All identifiers are made of underscores, digits and letters, and identifiers cannot start with a digit. There are two kinds of identifiers: function and functional. Functions begin with a lowercase letter and functionals begin with an uppercase letter. If an identifier begins with underscores, then the first letter determines its kind. If an identifier consists only underscores, then it is a function. An identifier cannot start with underscores then a digit.

Here are some valid functions:

_
___
_test
_x
_x1
a1b2_
gt
sort
x1

Here are some valid functionals:

F1
Fork
If
_X1__
__Test

Operators

Operators are composed of characters @ ! ? ~ % ^ & * - + = < > / \ : |. For a cluster of operator characters like @<<=, the boundary between operators are not well-defined until the operators defined in the current scope are known. See "Smart Splitting" below.

Off-Side Rule

FP15 has offside rule, which means definitions outside of brackets can be continued with an increased indentation. Line breaks separate definitions, but they can be joined with the semicolon.

The following two programs are equivalent:

g = a b c
  d e f
h = x y z
g = a b c d e f; h = x y z

Using the REPL

To define a function in the REPL (./fp15-repl.py), prefix the definition with :d . To show definitions, enter :s, and to delete a line of definition, enter :e with the line number to delete.

FP15 By Example

Average

avg = [sum, len] %

The avg function demonstrates FP15's two of the basis combinators: Fork and Compose. The average of a list is the sum divided by its length. How to construct this program in FP15? In FP15, the % function takes the quotient of two arguments (more precisely, a two-element list), so the result of the avg function must be %.

What are the arguments for %? To feed the sum and length into %, we need to put a function before it. In FP15, function composition is read left-to-right, with no operator between them. In Haskell, you would write f . g . h and in FP15, you would write h g f to do the same thing.
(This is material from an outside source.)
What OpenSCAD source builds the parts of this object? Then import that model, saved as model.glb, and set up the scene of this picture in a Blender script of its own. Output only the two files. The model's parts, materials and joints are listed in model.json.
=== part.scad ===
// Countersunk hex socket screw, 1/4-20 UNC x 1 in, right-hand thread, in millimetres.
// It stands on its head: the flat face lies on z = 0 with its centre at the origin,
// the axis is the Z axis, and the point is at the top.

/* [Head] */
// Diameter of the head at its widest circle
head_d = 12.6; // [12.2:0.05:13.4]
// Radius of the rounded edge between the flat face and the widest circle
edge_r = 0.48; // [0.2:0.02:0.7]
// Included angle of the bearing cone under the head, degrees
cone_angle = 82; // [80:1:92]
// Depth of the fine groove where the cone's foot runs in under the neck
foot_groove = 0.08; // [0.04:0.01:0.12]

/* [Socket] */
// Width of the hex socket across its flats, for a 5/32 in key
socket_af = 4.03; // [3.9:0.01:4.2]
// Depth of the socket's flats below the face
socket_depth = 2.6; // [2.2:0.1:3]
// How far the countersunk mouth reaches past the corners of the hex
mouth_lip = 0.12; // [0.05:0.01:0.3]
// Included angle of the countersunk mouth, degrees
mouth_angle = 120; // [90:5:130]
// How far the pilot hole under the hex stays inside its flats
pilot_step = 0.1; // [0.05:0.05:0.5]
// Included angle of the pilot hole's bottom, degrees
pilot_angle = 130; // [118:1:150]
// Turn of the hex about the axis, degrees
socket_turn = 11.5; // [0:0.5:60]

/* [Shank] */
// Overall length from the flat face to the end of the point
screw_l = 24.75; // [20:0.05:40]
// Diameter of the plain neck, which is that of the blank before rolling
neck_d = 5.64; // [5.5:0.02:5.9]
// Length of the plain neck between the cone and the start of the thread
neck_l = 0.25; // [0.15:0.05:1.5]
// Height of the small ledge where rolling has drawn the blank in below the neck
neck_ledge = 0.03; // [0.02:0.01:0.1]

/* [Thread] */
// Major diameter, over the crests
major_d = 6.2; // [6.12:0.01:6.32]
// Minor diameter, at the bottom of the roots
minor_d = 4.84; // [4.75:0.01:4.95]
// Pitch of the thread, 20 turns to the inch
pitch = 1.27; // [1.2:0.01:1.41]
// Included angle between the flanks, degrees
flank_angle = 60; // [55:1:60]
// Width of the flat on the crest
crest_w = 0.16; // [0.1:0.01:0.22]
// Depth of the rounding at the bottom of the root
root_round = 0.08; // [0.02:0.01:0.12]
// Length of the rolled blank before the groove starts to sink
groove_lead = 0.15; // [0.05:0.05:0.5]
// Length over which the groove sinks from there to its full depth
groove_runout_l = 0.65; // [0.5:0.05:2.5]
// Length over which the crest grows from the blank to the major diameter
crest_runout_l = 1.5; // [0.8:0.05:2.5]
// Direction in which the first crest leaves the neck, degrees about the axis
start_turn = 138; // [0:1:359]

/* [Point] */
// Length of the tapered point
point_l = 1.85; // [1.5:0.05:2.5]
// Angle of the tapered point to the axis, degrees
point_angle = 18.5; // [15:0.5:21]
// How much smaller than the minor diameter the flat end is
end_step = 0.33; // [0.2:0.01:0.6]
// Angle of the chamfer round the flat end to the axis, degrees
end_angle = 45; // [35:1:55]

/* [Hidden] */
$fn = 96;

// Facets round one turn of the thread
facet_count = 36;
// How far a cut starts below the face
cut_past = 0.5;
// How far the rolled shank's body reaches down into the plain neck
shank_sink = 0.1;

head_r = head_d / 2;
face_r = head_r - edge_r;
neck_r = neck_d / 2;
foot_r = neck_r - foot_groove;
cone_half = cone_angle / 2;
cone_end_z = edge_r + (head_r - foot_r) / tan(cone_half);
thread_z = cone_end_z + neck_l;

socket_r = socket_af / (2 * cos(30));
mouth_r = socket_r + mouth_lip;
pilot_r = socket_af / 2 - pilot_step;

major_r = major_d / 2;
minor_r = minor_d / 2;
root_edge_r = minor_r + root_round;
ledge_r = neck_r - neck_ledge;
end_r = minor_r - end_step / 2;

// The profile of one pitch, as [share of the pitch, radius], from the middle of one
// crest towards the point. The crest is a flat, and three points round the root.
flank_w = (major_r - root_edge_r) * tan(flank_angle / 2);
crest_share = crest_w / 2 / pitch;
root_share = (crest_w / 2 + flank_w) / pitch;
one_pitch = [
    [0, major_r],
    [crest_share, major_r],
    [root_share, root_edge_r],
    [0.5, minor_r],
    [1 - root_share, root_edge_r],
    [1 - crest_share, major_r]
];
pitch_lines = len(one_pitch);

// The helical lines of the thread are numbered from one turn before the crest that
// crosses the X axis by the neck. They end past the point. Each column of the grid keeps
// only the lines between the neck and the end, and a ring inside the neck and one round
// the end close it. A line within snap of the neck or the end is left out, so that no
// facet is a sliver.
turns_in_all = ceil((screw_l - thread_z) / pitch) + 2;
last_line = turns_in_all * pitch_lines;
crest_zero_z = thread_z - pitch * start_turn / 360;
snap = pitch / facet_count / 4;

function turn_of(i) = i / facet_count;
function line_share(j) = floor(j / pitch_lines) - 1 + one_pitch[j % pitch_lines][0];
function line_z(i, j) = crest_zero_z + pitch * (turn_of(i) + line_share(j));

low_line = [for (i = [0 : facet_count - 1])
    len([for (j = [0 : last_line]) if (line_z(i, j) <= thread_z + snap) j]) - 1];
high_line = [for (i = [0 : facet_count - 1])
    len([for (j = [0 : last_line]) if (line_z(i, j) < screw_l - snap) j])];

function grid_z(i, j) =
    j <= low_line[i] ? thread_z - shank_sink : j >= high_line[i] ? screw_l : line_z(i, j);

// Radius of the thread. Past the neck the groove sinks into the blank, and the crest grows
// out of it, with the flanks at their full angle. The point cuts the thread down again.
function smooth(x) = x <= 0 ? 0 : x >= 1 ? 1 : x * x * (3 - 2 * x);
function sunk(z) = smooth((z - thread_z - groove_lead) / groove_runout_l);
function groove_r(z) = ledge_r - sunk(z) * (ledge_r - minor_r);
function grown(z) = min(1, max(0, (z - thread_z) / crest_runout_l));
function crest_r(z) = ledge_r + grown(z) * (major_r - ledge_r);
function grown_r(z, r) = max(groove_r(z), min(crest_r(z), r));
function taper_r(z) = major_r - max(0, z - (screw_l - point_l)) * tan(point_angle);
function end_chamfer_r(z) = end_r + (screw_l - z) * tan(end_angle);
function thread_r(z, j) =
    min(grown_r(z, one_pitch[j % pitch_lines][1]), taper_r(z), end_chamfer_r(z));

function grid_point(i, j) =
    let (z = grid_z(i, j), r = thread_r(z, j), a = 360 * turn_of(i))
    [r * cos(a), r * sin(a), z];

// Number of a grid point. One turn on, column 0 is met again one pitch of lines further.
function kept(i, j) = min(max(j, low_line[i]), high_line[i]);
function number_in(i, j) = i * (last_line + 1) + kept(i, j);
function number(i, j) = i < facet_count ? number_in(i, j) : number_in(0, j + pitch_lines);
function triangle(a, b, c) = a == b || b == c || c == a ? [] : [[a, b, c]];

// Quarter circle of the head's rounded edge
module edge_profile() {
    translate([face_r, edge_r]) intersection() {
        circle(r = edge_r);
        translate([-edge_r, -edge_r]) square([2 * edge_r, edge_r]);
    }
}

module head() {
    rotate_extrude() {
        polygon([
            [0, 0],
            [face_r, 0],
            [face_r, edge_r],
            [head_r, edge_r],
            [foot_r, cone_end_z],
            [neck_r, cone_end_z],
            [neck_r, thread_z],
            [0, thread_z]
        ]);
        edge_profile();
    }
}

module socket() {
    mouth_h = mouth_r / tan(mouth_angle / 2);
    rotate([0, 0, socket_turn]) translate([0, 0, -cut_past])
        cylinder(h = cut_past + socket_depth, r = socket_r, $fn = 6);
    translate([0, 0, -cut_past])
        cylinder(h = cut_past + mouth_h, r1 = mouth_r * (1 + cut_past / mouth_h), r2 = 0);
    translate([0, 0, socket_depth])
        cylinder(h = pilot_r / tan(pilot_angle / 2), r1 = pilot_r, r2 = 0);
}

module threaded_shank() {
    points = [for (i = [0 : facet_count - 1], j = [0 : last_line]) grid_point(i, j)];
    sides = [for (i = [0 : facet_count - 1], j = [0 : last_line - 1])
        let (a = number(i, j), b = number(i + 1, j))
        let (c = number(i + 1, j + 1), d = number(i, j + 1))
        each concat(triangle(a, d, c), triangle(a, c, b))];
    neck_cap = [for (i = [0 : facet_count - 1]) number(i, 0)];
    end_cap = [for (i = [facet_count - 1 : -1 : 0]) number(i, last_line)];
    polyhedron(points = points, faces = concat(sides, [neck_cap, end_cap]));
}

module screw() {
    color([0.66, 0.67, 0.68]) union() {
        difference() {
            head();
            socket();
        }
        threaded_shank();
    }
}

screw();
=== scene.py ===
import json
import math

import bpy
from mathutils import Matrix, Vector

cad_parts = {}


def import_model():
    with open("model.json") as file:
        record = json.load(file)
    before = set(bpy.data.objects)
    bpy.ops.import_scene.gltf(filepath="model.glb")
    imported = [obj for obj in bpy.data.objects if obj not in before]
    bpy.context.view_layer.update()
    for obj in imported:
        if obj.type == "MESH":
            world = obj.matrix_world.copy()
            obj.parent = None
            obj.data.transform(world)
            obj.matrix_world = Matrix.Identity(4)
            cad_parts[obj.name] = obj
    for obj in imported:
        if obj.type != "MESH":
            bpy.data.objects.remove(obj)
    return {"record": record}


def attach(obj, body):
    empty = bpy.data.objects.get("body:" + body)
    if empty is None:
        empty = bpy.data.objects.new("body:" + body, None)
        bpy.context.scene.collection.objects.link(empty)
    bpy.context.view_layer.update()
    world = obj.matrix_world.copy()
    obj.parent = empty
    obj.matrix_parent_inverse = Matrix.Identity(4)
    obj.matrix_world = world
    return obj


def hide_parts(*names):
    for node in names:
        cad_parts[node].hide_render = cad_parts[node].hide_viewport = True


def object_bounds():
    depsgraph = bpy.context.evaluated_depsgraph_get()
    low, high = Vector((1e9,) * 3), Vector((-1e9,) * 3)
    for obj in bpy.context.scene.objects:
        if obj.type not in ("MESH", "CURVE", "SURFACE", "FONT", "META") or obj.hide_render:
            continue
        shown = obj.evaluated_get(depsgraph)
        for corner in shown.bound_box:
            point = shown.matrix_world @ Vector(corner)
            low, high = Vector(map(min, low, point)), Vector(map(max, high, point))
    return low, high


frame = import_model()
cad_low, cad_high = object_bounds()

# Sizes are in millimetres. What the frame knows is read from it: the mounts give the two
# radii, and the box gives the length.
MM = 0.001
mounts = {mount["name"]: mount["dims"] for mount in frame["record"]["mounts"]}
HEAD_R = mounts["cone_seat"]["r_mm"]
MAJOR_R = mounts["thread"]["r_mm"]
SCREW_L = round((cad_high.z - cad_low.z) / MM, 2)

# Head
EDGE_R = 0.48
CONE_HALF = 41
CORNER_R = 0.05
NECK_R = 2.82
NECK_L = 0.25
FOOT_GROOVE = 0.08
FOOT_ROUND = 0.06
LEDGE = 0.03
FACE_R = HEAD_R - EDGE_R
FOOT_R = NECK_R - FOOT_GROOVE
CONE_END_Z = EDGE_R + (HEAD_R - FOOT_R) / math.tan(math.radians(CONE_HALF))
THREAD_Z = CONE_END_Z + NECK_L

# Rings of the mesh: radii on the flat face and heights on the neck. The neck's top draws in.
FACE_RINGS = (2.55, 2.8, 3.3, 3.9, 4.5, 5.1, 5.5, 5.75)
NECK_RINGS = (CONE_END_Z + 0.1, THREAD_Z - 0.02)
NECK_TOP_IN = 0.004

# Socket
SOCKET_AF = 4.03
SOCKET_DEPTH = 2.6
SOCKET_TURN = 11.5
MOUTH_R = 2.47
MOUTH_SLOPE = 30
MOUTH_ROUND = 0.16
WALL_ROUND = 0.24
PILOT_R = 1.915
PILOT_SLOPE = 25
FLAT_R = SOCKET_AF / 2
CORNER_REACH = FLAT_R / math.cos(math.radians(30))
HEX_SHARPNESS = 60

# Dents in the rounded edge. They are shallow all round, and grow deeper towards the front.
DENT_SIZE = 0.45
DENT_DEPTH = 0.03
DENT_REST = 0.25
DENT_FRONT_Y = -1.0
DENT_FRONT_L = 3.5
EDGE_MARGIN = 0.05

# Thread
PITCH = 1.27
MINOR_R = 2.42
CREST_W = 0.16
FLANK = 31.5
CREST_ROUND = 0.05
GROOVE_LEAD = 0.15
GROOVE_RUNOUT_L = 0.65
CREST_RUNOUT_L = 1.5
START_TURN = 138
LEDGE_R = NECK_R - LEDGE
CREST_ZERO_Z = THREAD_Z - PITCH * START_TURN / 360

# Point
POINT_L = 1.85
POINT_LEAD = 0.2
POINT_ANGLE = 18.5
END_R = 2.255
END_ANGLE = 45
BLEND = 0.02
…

The function [sum, len] before the % produces a list where the first element is the sum of the list and the second element is the length of the list. In FP15, the functional for achieving that is the fork, and its syntax is a comma-separated list in square brackets. Fork works by taking an argument x, and producing an list where the ith element is x applied to the ith function in the fork. Here is an example of fork that calculates the sum, product, minimumm, maximum and length of a list.

[1, 2, 5, 8] [sum, prod, min, max, len]
=> [[1, 2, 5, 8] sum, [1, 2, 5, 8] prod,
    [1, 2, 5, 8] min, [1, 2, 5, 8] max, [1, 2, 5, 8] len]
=> [16, 80, 1, 8, 4]

With Infix Notation

avg = (sum % len)

The expression [sum, len] % can be rewritten as (sum % len), using a syntactic sugar called the infix notation. The infix notation is what you expect from other programming languages, except the operands are functions. FP15's infix notation is user-customizable, and it supports prefix operators infix operators of left and right associativities.

Harmonic Mean

reci = [1, _] %
hm = @reci avg reci

The harmonic mean of a list of numbers is the reciprocal of the arithmetic mean of the reciprocals. The hm function works by applying reciprocal to each item of the list (@reci), then computing the mean of them (avg defined in the previous example), and computes the reciprocal again (reci).

The new syntax introduced in this example is the @ operator, which represents the Map functional. The Map functional takes a function, and produces a function that takes a list of any length, and applies the function on all elements of the list.

The function reci takes the reciprocal of a number. Notice the first element in the fork is a number 1. It is technically a constant function, a function that takes an argument, ignores it and returns a value. The second element, _, is the identity function that takes an argument and returns it unchanged.

With Infix Notation

reci = (1 %)
hm = @reci avg reci

The reci function can be rewritten in terms of the infix notation: (1 % _), but when operands are _, they can be omitted altogether, leaving (1 %). Operand elision is based on Haskell's infix sections (like (2 +) or (* 3)), but is more powerful: Operands can be missing in any part of the infix expression, for example, expressions such as (* 2 + 3) (double and add three), (* - 2^) (x*x + 2^x as a function of x), are possible in FP15 but not in Haskell's sections.

Absolute Value

abs_ = (< 0) : ~ | _

The absolute value demonstrates the conditional form, cond : iftrue | iffalse. The conditional form takes an argument x, applies x cond, if it is true, then the result is x iftrue, otherwise, x iffalse.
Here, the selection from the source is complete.